Requirements: Where the string "body" occurs in the material below, report the whole line.

─── Collected material ───

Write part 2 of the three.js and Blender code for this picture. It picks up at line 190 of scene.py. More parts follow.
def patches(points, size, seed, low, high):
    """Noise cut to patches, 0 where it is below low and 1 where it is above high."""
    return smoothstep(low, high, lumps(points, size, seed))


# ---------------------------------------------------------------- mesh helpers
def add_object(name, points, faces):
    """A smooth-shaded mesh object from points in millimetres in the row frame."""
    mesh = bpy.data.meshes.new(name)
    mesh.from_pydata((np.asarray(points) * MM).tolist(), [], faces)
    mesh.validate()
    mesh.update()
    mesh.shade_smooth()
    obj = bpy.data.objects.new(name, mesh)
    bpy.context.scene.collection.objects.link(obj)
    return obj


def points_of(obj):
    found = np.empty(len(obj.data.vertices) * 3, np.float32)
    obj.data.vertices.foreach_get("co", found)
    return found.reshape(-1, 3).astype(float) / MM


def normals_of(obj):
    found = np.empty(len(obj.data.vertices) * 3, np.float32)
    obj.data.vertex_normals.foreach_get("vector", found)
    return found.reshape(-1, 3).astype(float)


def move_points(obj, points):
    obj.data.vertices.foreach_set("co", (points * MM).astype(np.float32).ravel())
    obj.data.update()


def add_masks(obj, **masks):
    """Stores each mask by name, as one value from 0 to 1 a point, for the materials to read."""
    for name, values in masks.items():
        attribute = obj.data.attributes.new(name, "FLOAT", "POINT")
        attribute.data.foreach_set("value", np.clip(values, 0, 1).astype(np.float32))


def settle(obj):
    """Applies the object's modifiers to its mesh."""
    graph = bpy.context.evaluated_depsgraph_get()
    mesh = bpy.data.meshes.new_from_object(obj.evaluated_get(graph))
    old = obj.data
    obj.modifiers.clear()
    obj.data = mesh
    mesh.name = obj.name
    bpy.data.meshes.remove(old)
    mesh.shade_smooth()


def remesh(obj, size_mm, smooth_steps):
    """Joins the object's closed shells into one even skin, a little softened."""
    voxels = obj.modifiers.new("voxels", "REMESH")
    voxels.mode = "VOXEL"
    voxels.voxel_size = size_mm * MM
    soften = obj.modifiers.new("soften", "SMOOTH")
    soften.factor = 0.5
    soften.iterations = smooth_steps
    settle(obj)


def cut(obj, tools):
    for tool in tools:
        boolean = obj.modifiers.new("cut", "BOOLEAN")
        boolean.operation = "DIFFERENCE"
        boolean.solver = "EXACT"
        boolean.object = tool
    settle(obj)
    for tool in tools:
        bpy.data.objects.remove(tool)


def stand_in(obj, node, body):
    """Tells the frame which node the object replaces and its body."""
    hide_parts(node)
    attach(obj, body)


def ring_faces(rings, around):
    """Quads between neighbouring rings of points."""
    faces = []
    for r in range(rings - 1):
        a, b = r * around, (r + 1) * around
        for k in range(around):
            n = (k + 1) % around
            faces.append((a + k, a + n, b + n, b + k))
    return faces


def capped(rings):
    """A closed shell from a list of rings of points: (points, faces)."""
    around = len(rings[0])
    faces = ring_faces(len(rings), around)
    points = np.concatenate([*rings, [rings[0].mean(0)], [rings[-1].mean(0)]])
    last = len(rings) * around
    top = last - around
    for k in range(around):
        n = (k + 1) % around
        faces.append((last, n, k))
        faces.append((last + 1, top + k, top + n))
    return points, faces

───

Answer to this exercise:
def stand_in(obj, node, body):
    """Tells the frame which node the object replaces and its body."""
    attach(obj, body)